Por Luiz Joaquim | 12.04.2014 (sábado)

“Fazer filmes com crianças é bastante tentador antes das filmagens, muito preocupante durante, mas extremamente satisfatório depois. Mesmo quando parece que tudo começa a ir sem rumo, sempre há alguma coisa que faz valer a pena, e a criança é sempre a melhor coisa na tela. A verdade de uma criança é realmente algo absoluto”. O autor da oração é François Truffaut (1932-1984). Falar muito sobre ele e sua obra é sempre insuficiente. Melhor é ver seus filmes.

E é exatamente focado no mundo juvenil o objeto de “Os Incompreendidos” (Les 400 Coups, Fra., 1959), seu primeiro longa-metragem que exibe hoje no Cinema da Fundação (14h30) e no UCI/Kinoplex Recife (15h40) como parte da programação do Festival Varilux de Cinema Francês.

A última exibição no Recife aconteceu em 2008, numa cópia em 35mm de 2001, já cansada pelos sete anos de uso. Hoje a projeção será em digital DCP, feita a partir de uma matriz restaurada. Ou seja, a oportunidade é rara para (re)ver o clássico numa sala de cinema.

Dono de uma encanto que parece nunca envelhecer, é preciso dizer que o belo relato que se vê em “Os Incompreendidos” é em parte autobiográfico, da infância do próprio diretor. Filme fundamental da história do cinema, a produção foi, na sua época, apontado como um novo modo de fazer cinema. Inaugurou o que os críticos batizaram como Nouvelle Vague (a nova onda), movimento criativo de jovens cineastas franceses que influenciou o cinema do mundo inteiro e, até hoje, é referencial de estilo narrativo.

Pela Nouvelle Vague valia a simplicidade, a filmagem rápida, a história e locações reais, elenco anônimo, predominância de cenas externas, uso de luz natural e minimalismo dos recursos técnicos. As técnicas utilizadas pelo cineasta fancês, embora familiares hoje em dia – por terem sido imitadas por anos e anos – foram uma inovação radical nos anos 1950. Especialmente a cena final do filme, uma das mais marcantes – sem exagero – da história do cinema. É um daqueles raros momentos cinematográficos que simplesmente ficam grudados lá na memória.
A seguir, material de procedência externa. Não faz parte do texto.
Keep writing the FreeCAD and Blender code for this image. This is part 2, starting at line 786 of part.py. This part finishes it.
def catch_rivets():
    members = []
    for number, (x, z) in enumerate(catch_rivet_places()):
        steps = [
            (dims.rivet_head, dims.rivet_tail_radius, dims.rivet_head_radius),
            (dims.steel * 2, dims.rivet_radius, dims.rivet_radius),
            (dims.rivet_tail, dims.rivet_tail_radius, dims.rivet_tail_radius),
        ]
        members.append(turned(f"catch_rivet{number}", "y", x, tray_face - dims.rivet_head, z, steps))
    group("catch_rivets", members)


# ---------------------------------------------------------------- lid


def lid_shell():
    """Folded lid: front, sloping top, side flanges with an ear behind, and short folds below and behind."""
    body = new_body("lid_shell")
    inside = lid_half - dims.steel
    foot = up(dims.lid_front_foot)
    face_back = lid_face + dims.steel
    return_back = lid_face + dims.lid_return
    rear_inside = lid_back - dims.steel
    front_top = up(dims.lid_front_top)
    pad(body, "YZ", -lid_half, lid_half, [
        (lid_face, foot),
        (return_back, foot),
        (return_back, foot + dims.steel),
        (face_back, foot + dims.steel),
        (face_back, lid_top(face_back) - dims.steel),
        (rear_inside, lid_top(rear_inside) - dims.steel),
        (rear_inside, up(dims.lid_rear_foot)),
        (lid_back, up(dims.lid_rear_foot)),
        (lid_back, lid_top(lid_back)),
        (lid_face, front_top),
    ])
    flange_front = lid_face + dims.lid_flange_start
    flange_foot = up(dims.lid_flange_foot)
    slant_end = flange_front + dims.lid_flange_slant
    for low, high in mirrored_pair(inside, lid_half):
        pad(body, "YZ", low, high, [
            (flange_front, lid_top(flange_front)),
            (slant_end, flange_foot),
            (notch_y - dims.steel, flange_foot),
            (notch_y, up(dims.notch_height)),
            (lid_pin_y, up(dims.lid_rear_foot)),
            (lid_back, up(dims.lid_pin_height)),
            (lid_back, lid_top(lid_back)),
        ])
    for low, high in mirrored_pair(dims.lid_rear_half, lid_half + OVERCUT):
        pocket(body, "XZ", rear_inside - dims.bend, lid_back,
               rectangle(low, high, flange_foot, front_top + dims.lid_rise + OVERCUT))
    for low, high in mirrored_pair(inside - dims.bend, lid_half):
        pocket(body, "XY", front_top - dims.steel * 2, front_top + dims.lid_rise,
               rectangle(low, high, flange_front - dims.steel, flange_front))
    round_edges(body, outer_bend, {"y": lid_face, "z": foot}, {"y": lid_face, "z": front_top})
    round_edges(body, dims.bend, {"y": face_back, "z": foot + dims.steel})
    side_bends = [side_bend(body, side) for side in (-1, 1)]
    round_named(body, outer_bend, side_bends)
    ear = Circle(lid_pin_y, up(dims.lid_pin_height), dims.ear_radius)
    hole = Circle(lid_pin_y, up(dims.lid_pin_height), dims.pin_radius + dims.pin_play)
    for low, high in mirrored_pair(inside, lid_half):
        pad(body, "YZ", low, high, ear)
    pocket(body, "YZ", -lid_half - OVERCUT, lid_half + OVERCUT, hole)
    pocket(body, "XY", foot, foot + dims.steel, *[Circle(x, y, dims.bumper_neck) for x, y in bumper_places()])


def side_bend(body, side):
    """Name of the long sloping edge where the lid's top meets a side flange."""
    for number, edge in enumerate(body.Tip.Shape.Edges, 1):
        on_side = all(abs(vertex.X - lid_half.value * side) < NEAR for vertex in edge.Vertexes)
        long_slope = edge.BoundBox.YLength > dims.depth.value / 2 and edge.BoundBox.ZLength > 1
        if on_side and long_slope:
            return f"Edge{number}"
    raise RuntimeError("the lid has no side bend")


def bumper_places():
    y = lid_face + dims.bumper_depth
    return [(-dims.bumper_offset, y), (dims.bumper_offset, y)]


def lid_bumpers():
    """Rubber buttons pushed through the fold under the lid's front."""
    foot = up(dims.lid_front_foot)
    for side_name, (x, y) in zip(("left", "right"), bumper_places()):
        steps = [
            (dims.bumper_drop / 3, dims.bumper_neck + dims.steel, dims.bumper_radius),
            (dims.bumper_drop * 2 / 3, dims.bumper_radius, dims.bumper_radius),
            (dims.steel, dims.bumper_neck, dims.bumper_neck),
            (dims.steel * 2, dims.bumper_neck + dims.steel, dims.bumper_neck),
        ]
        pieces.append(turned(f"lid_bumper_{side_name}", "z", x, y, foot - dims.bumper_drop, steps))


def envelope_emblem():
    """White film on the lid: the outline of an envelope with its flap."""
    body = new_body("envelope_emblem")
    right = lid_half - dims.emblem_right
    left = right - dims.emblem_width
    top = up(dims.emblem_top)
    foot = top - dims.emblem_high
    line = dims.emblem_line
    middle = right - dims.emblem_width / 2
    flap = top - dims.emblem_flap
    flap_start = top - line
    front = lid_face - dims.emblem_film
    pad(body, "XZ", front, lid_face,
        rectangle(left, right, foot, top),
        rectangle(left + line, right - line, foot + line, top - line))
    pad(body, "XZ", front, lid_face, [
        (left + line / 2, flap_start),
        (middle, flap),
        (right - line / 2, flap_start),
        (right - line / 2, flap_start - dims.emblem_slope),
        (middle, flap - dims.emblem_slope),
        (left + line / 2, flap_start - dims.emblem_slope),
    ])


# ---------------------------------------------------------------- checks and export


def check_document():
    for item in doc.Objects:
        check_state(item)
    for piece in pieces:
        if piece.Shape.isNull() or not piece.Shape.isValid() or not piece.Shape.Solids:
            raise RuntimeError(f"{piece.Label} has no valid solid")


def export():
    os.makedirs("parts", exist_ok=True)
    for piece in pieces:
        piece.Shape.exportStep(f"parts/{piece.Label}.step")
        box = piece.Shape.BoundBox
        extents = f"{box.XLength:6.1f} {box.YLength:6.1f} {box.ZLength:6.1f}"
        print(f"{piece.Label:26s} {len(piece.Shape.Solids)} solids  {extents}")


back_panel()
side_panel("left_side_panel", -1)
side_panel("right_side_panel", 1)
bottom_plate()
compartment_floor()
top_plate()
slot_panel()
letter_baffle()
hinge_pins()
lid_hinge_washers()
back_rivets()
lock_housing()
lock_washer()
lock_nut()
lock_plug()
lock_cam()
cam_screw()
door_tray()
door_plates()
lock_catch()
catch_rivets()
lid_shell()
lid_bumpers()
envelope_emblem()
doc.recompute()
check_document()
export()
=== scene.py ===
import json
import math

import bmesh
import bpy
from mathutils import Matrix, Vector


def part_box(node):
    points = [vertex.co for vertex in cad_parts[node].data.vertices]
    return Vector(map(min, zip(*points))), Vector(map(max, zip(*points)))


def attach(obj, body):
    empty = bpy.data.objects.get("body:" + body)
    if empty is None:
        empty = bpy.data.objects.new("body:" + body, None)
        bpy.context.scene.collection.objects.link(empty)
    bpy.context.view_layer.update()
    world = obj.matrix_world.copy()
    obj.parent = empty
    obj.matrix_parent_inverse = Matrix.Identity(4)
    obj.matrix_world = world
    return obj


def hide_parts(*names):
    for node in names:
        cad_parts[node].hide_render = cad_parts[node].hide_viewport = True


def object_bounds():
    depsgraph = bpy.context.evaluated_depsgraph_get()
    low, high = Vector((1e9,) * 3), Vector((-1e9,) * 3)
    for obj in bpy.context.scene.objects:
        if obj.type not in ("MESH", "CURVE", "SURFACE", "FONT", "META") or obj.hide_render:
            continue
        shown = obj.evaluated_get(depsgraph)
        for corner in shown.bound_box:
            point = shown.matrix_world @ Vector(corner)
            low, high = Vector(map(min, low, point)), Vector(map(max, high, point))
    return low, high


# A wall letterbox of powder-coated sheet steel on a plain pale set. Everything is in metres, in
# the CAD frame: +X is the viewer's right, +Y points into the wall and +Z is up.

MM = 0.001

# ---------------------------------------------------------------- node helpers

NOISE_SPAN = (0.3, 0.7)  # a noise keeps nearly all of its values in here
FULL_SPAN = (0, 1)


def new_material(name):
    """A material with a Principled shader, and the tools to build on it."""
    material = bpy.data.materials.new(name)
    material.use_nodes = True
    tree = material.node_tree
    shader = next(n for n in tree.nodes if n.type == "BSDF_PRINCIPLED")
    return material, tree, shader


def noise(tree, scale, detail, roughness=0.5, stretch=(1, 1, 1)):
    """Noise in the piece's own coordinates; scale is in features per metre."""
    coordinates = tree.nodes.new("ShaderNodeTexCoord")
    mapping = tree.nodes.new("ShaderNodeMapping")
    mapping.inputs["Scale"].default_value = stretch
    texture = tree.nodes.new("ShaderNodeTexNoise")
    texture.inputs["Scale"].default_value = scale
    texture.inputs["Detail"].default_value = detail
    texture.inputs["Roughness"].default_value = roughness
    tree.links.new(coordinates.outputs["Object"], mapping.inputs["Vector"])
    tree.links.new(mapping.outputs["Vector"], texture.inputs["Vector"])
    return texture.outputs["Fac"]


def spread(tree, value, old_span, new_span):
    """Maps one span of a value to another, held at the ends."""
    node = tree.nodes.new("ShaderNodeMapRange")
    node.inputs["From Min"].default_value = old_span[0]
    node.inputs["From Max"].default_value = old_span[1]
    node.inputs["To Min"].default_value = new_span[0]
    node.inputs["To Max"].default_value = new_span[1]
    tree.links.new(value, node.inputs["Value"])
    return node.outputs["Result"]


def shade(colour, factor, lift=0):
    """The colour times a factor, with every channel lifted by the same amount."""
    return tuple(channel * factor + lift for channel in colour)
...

Fazer um filme com essa sensibilidade e permanência, é claro, não se sustentaria apenas pelas inovações técnicas. François Truffaut era um apaixonado por literatura, mas também pelo cinema essencialmente visual de Alfred Hitchcock.

De todos os cineastas da Nouvelle Vague foi o que mais buscou fazer um cinema que não fosse limitado ao realismo psicológico, enredo e diálogos. O roteiro, para ele, era um estágio fundamental para a concepção dos filmes, mas no sentido de buscar traduzir as palavras em imagens. Um cineasta que “filmava com a câmera como um escritor escreve com sua caneta”.
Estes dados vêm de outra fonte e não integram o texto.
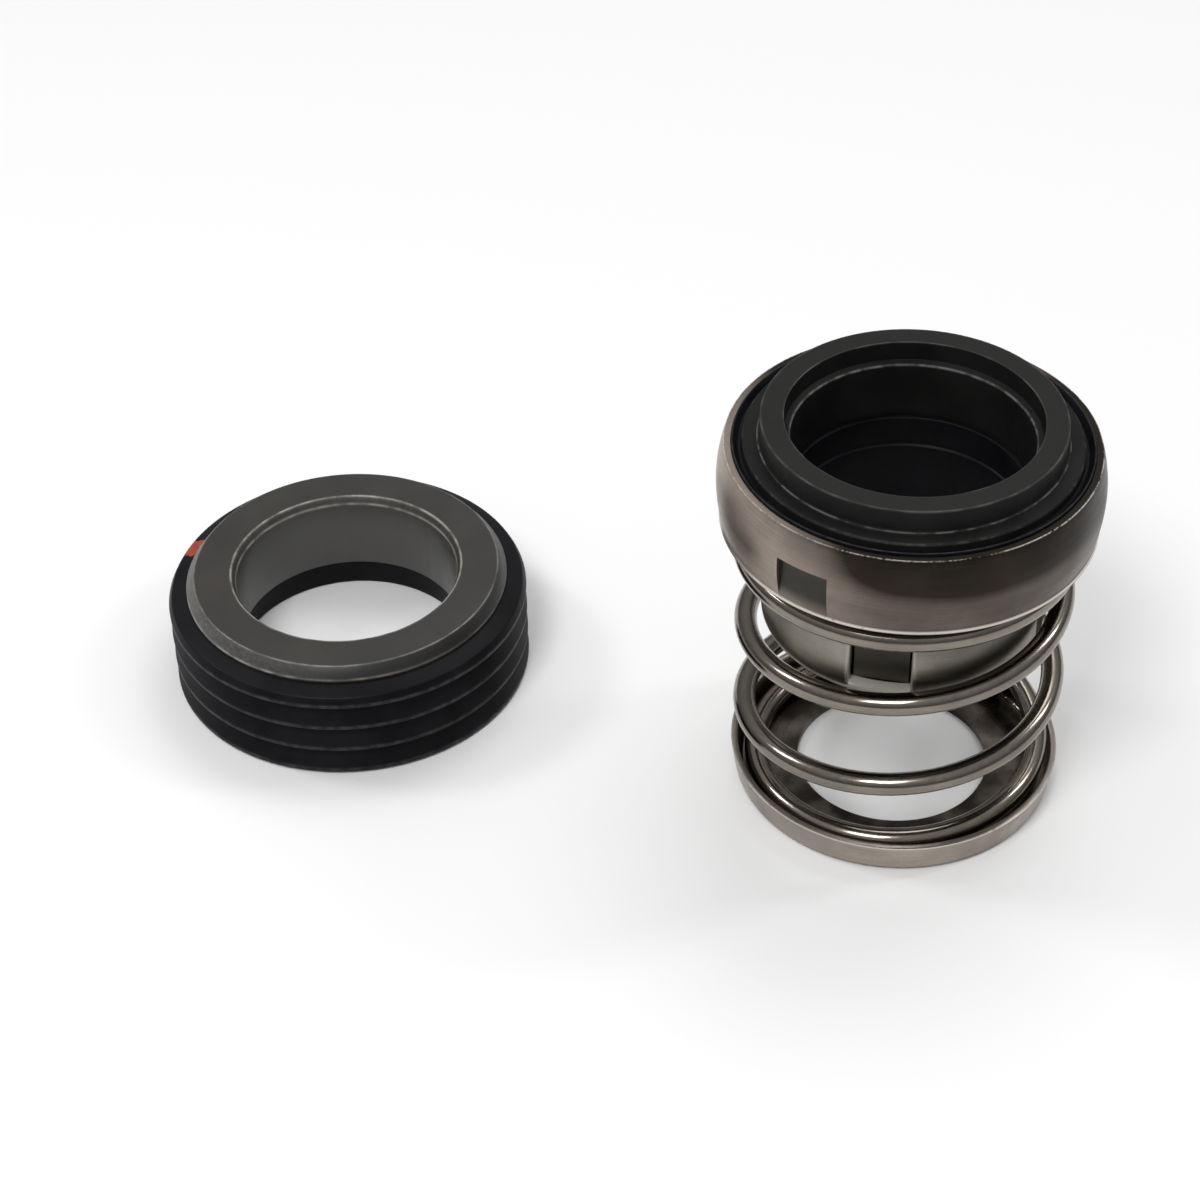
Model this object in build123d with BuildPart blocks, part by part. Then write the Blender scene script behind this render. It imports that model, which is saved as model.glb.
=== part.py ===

Isto é o que faz o filme tão especial. O talento de um cineasta com um olhar único para os pequenos detalhes, para captar o turbilhão de emoções do jovem Antoine Doinel (Jean-Pierre Léaud) com uma honestidade quase documental.
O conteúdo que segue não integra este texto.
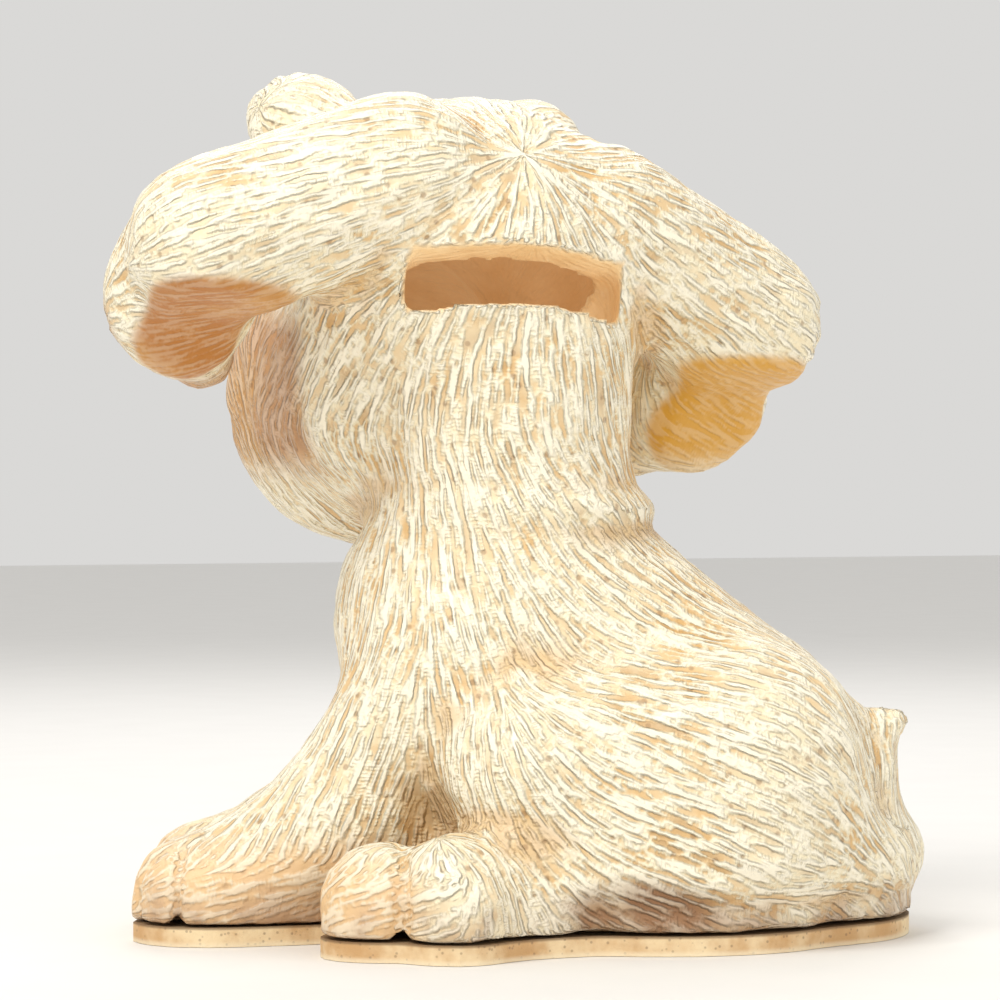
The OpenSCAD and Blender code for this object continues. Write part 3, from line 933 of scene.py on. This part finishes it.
class COINBANK_OT_stage(bpy.types.Operator):
    """Sets up the floor, the lights and the camera."""

    bl_idname = "coinbank.stage"
    bl_label = "Stage"

    def execute(self, context):
        """Makes the stage."""
        settings = context.scene.coinbank_studio
        mesh = bpy.data.meshes.new("floor")
        floor_mesh = bmesh.new()
        bmesh.ops.create_grid(floor_mesh, x_segments=1, y_segments=1, size=3.0)
        bmesh.ops.translate(floor_mesh, verts=floor_mesh.verts, vec=(0, 0, -0.1 * MM))
        floor_mesh.to_mesh(mesh)
        floor_mesh.free()
        floor = link_piece("floor", mesh)
        mesh.materials.append(floor_material())

        world = bpy.data.worlds.new("Studio")
        world.use_nodes = True
        world.node_tree.nodes["Background"].inputs["Color"].default_value = (1.0, 0.99, 0.97, 1.0)
        world.node_tree.nodes["Background"].inputs["Strength"].default_value = 0.7
        context.scene.world = world
        context.scene.view_settings.view_transform = "Standard"

        away = Vector((
            math.sin(settings.azimuth) * math.cos(settings.elevation),
            -math.cos(settings.azimuth) * math.cos(settings.elevation),
            math.sin(settings.elevation),
        ))
        across = Vector((math.cos(settings.azimuth), math.sin(settings.azimuth), 0))
        up = Vector((0, 0, 1))
        add_light("Key", AIM + away * 0.5 - across * 0.35 + up * 0.75, 0.45, 6.0, (1.0, 0.97, 0.92))
        add_light("Fill", AIM + away * 0.6 + across * 0.7 + up * 0.15, 0.7, 1.5, (1.0, 0.98, 0.95))
        add_light("Back", AIM - away * 0.7 + up * 0.7, 0.6, 3.0, (1.0, 0.98, 0.96))

        data = bpy.data.cameras.new("Camera")
        data.lens = LENS
        data.clip_start = 0.05
        camera = bpy.data.objects.new("Camera", data)
        camera.location = AIM + away * settings.distance
        camera.rotation_euler = (-away).to_track_quat("-Z", "Y").to_euler()
        context.scene.collection.objects.link(camera)
        context.scene.camera = camera
        return {"FINISHED"}


class COINBANK_PT_panel(bpy.types.Panel):
    """Lists the steps that build the bank, and their settings."""

    bl_idname = "COINBANK_PT_panel"
    bl_label = "Coin Bank"
    bl_space_type = "VIEW_3D"
    bl_region_type = "UI"
    bl_category = "Coin Bank"

    def draw(self, context):
        """Shows the buttons and the settings."""
        for operator in OPERATORS:
            self.layout.operator(operator.bl_idname)
        for group, _ in SETTINGS:
            settings = getattr(context.scene, group)
            box = self.layout.box()
            for name in settings.bl_rna.properties.keys():
                if name not in ("rna_type", "name"):
                    box.prop(settings, name)


OPERATORS = (COINBANK_OT_figure, COINBANK_OT_base, COINBANK_OT_stopper, COINBANK_OT_stage)
SETTINGS = (
    ("coinbank_figure", FigureSettings), ("coinbank_base", BaseSettings), ("coinbank_studio", StudioSettings),
)


def register():
    """Adds the settings, the operators and the panel."""
    for name, kind in SETTINGS:
        bpy.utils.register_class(kind)
        setattr(bpy.types.Scene, name, bpy.props.PointerProperty(type=kind))
    for kind in (*OPERATORS, COINBANK_PT_panel):
        bpy.utils.register_class(kind)


def unregister():
    """Takes them away again."""
    for kind in (COINBANK_PT_panel, *reversed(OPERATORS)):
        bpy.utils.unregister_class(kind)
    for name, kind in reversed(SETTINGS):
        delattr(bpy.types.Scene, name)
        bpy.utils.unregister_class(kind)


def main():
    """Builds the bank."""
    register()
    for operator in (
        bpy.ops.coinbank.figure, bpy.ops.coinbank.base, bpy.ops.coinbank.stopper, bpy.ops.coinbank.stage,
    ):
        operator()


if __name__ == "__main__":
    main()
“Os Incompreendidos” é um filme que fala de pessoas e situações comuns, dialogando na linguagem real e reconhecível do dia-a-dia, onde Truffaut registra as emoções se colocando de igual para igual com os personagens. É por isso que você sai do cinema com a impressão de que aquele garoto existe de verdade. Antoine Doinel é um menino com sonhos e frustrações, como todos já fomos um dia.

LONGEVIDADE – O ator Jean-Pierre Léaud (hoje com 70 anos) ainda viria a interpreta Antoine Doinel em mais quatro filmes: “O Amor aos 20 Anos: Antoine & Colette” (1962); “Beijos Roubados” (1968); “Domicílio Conjugal” (1970) e “O Amor em Fuga” (1978). É um caso único na história do cinema de tanta longevidade com um personagem vivido pelo mesmo ator.